Sometimes purpose is truly weak:
- you cannot tell what matters enough to justify the return
- the direction feels inherited, abstract, or emotionally thin
Sometimes purpose is present, but another constraint is blocking it:
- the direction is clear, but friction is too high
- what matters is known, but capacity is too low for the current design
- the purpose is real, but mindset keeps turning misses into pressure and avoidance
That distinction matters because purpose clarification should make the next move clearer. If it does not, the direction may not be the main bottleneck.
What To Do When Misalignment Becomes Visible
Once purpose becomes clearer, misalignment usually becomes harder to ignore. That does not mean everything has to be changed at once.
Usually the next move is one of these:
- prune: stop feeding an activity that no longer supports what matters
- renegotiate: change the scope, pace, or expectation around something that still matters but has been badly shaped
- protect: add a boundary around the thing that matters so it stops being displaced by what is merely loud
- pivot: change direction when the old path no longer points where you actually need to go
Purpose does not only clarify what to pursue. It also clarifies what to stop carrying, what to resize, and what to stop calling alignment when it no longer is.
Test Whether The Clarification Is Real
A useful purpose clarification should improve the system in observable ways.
You can test it by asking:
- does the next move feel clearer?
- is it easier to say no to what does not fit?
- does coherence become easier to recognize in the day?
- does return feel more justified under strain, or is it still abstract?
If the answers do not change, the wording may still be too vague, or the real bottleneck may live elsewhere. Purpose work is not only reflective. It should change behavior, boundaries, or prioritization in some visible way.

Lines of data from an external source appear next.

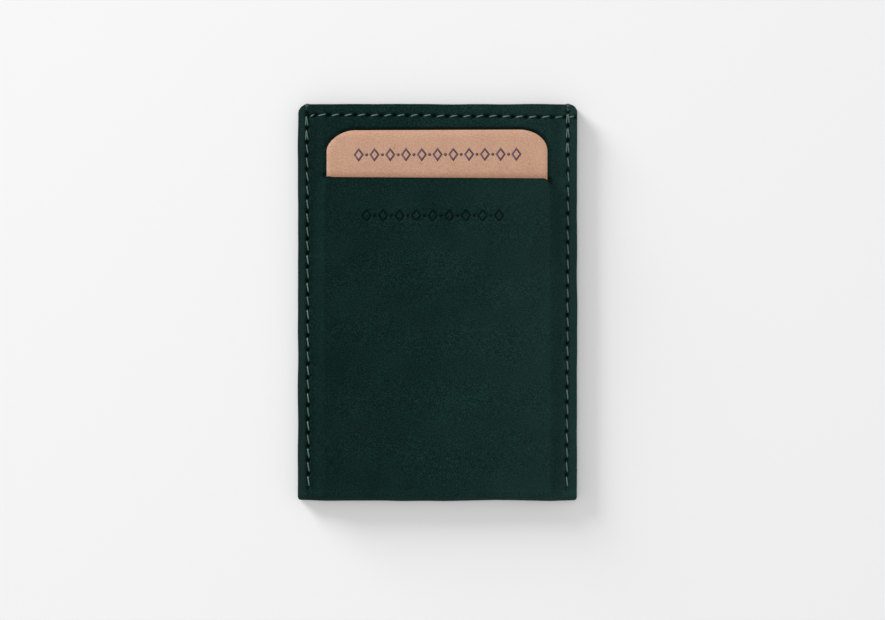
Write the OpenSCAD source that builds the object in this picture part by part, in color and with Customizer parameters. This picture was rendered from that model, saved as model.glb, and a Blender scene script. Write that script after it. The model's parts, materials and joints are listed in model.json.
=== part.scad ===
// Slim leather card holder with a slit pocket in its front and a stiff card insert in that pocket.
// It lies on its back: X runs across it, +Y points to the pocket mouth and Z is its thickness.
// The origin is the middle of its footprint, on the surface it rests on.

/* [Holder] */
// Width across both cut sides
holder_w = 70; // [68:0.5:76]
// Height from the bottom fold to the pocket mouth
holder_h = 99.5; // [96:0.5:106]
// Thickness of the outer leather
leather_t = 1.2; // [1:0.1:1.4]
// Thickness of the leather divider between the two pockets
divider_t = 0.7; // [0.6:0.05:0.9]
// How far the main pocket gapes in the middle
mouth_gap = 0.9; // [0.8:0.1:1.4]
// Width clipped off the top corners
top_corner = 1.5; // [0.5:0.1:2]
// Width clipped off the bottom corners
bottom_corner = 0.8; // [0.3:0.1:1]

/* [Slit] */
// Distance from the mouth down to the slit
slit_from_top = 18.6; // [16:0.1:24]
// Length of the slit
slit_l = 57.8; // [57:0.2:60]
// Width of the slit's cut
slit_cut = 0.5; // [0.4:0.1:0.8]

/* [Insert] */
// Width of the card insert
insert_w = 55.6; // [54:0.2:55.8]
// Length of the card insert
insert_l = 91; // [86:0.5:91]
// Thickness of the card insert
insert_t = 0.45; // [0.3:0.05:0.5]
// Corner radius of the card insert
insert_r = 5.5; // [3:0.5:8]

/* [Seams] */
// Distance of the side seams from the cut sides
side_margin = 2.3; // [2.1:0.1:2.6]
// Distance of the top seam from the mouth
top_margin = 3; // [2.8:0.1:3.4]
// Stitch length of the side seams
side_pitch = 3.5; // [3:0.1:3.5]
// Stitch length of the top seam
top_pitch = 3.3; // [3:0.1:3.3]
// Thread diameter
thread_d = 0.4; // [0.3:0.05:0.45]

/* [Hidden] */

leather_color = [0.08, 0.16, 0.15];
divider_color = [0.10, 0.19, 0.17];
insert_color = [0.77, 0.61, 0.51];
thread_color = [0.35, 0.48, 0.44];

half_w = holder_w / 2;
half_h = holder_h / 2;
ply_gap = 0.03;      // air left between two plies that lie on each other
slide_gap = 0.05;    // air between the insert and what it slides on
far_above = 12;      // a height past everything, for cutters

// Heights of the plies along the seams, where they are pressed together
divider_z = leather_t + ply_gap;
front_z = divider_z + divider_t + ply_gap;
stack_z = front_z + leather_t;

// The plies are flat and raised up to flat_half from the middle, and down again at seam_half
flat_half = insert_w / 2 + 0.1;
seam_half = half_w - side_margin - 1.3;

// The insert's plane: it stands on the divider at its foot and lies on the front's upper band at the slit
slit_y = half_h - slit_from_top;
foot_y = -half_h + 2.4;
foot_z = front_z - ply_gap + mouth_gap + slide_gap;
band_z = stack_z + mouth_gap;
insert_rise = (band_z + slide_gap - foot_z) / (slit_y + slit_cut - foot_y);
insert_tilt = atan(insert_rise);

// Share of the full rise at a distance from the middle line, falling from 1 to 0 between near and far
function share(x, near, far) =
    abs(x) <= near ? 1 :
    abs(x) >= far ? 0 :
    0.5 + 0.5 * cos(180 * (abs(x) - near) / (far - near));

// The front follows the insert up to the slit, and its bulge narrows to the slit's ends there
narrowing = 6;
function bulge_far(y) =
    let (near_slit = min(1, max(0, (y - slit_y + slit_cut / 2 + narrowing) / narrowing)))
    seam_half + (slit_l / 2 - seam_half) * near_slit;
function insert_top(y) = foot_z + insert_rise * (y - foot_y) + insert_t / cos(insert_tilt);
function front_lift(y) = y < slit_y ? insert_top(y) + slide_gap - front_z - mouth_gap : 0;
function front_under(x, y) =
    front_z + mouth_gap * share(x, flat_half, seam_half)
    + front_lift(y) * share(x, flat_half, bulge_far(y));

// Radius of the bottom fold, outside: tight at the seams and round in the middle
function fold_r(x) = (front_under(x, foot_y) + leather_t) / 2;

// Points of the folded sheet, one row after another from the back's mouth edge round to the front's
fold_steps = 8;
half_columns = concat(
    [for (k = [1 : 2]) flat_half * k / 2],
    [for (k = [1 : 3]) flat_half + (slit_l / 2 - flat_half) * k / 3],
    [for (k = [1 : 3]) slit_l / 2 + (seam_half - slit_l / 2) * k / 3],
    [half_w]);
columns = concat([for (k = [len(half_columns) - 1 : -1 : 0]) -half_columns[k]], [0], half_columns);
front_rows = [
    slit_y - slit_cut / 2 - narrowing,
    slit_y - slit_cut / 2 - narrowing / 2,
    slit_y - slit_cut / 2,
    slit_y + slit_cut / 2,
    half_h];

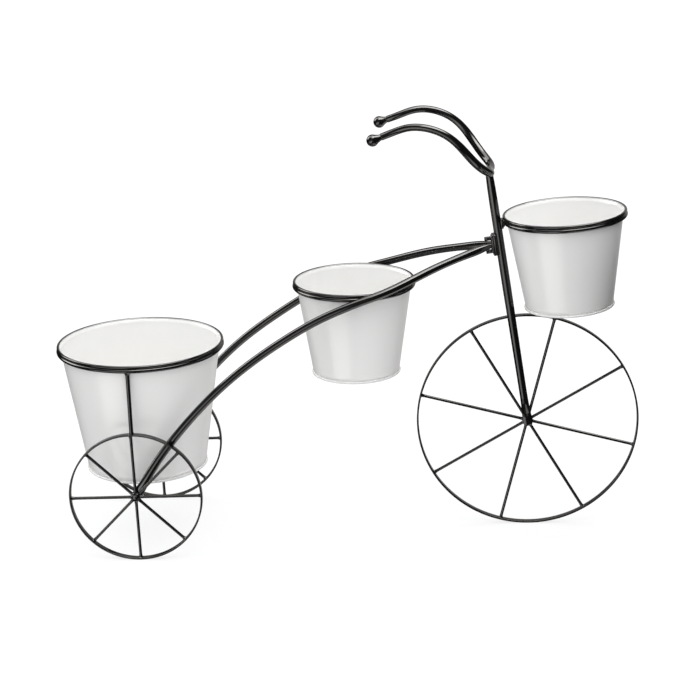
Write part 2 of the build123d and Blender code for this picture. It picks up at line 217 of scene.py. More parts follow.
def skin(name, grids, body, finish, nodes=(), wraps=None):
    """One mesh from grids of points. Rows whose points coincide become one pole vertex.

    Columns always wrap; wraps lists the grids whose rows wrap too. Each grid is turned
    outwards by the sign of its enclosed volume, and gets a UV map of column and row shares.
    """
    points, loops, totals, uvs = [], [], [], []
    offset = 0
    wraps = wraps or [False] * len(grids)
    for grid, wrap in zip(grids, wraps):
        rows, cols = grid.shape[:2]
        index = np.arange(rows * cols).reshape(rows, cols)
        pole = np.ptp(grid, axis=1).max(-1) < 1e-7
        index[pole] = index[pole][:, :1]
        u = np.arange(cols + 1) / cols
        v = np.arange(rows + 1) / rows
        if wrap:
            index = np.concatenate([index, index[:1]])
        index = np.concatenate([index, index[:, :1]], 1)
        r, c = np.meshgrid(np.arange(len(index) - 1), np.arange(cols), indexing="ij")
        quad_r = np.stack([r, r, r + 1, r + 1], -1).reshape(-1, 4)
        quad_c = np.stack([c, c + 1, c + 1, c], -1).reshape(-1, 4)
        quads = index[quad_r, quad_c]
        flat = grid.reshape(-1, 3)
        a, b, d, e = (flat[quads[:, k]] for k in range(4))
        volume = (np.cross(b - a, d - a) * a).sum() + (np.cross(d - a, e - a) * a).sum()
        if volume < 0:
            quads, quad_r, quad_c = quads[:, ::-1], quad_r[:, ::-1], quad_c[:, ::-1]
        keep = quads != np.roll(quads, 1, 1)
        used, where = np.unique(quads[keep], return_inverse=True)
        points.append(flat[used])
        loops.append(where + offset)
        totals.append(keep.sum(1))
        uvs.append(np.stack([u[quad_c[keep]], v[quad_r[keep]]], 1))
        offset += len(used)
    points = np.concatenate(points) * 0.001
    loops, totals, uvs = np.concatenate(loops), np.concatenate(totals), np.concatenate(uvs)
    mesh = bpy.data.meshes.new(name)
    mesh.vertices.add(len(points))
    mesh.vertices.foreach_set("co", points.astype(np.float32).ravel())
    mesh.loops.add(len(loops))
    mesh.loops.foreach_set("vertex_index", loops.astype(np.int32))
    mesh.polygons.add(len(totals))
    mesh.polygons.foreach_set("loop_start", (np.cumsum(totals) - totals).astype(np.int32))
    mesh.update(calc_edges=True)
    mesh.validate()
    mesh.polygons.foreach_set("use_smooth", np.ones(len(mesh.polygons), bool))
    layer = mesh.uv_layers.new(name="surface")
    layer.data.foreach_set("uv", uvs.astype(np.float32).ravel())
    piece = bpy.data.objects.new(name, mesh)
    bpy.context.scene.collection.objects.link(piece)
    mesh.materials.append(finish)
    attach(piece, body)
    if nodes:
        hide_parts(*nodes)
    return piece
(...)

Purpose and the Nervous System
Purpose is not only philosophical. It also affects regulation. The brain handles effort differently when action has meaning, context, and a believable connection to something that matters. Ambiguous effort is harder to sustain. Effort that feels tethered to something real is easier to organize around.
That does not mean purpose removes difficulty. It means it changes the felt legitimacy of the return. It gives the system a reason to tolerate friction, repair, and repetition because the action is not floating on its own.
The Shape of Purpose in Practice
Purpose usually becomes clearer through a few kinds of structure: a sense of direction, a small set of current aims, clear boundaries, some definition of what counts as aligned enough, and an honest sense of what season you are in. Those structures do not turn purpose into bureaucracy. They prevent it from dissolving into mood.
What matters is that purpose becomes usable. You should be able to feel its effect in decisions, not only describe it in reflection.
Common Failure Modes
Purpose weakens when it becomes vague, inherited, overextended, or disconnected from lived reality. Sometimes a person is following goals they never really chose. Sometimes the aims are real, but there are too many of them to create any meaningful orientation. Sometimes purpose is present in theory, but nothing in the day actually reflects it.
When that happens, return gets muddy. The move back starts to feel abstract, dutiful, or forced because the system no longer knows what it is protecting. This is also where false pivots become more likely. A person changes direction, but not in a way that brings them closer to coherence. The system is still reacting, just under a different story.
What To Look For
When Purpose is weak, the useful questions are directional. What am I actually trying to protect here? What matters enough to justify the return? Which commitments are real, and which are residue? What counts as aligned in this season? Where am I moving a lot without moving toward anything I care about?
Those questions help restore orientation. They also keep the framework honest. Adaptable Discipline is not trying to help someone return faster to anything at all. It is trying to help them return more reliably to what matters.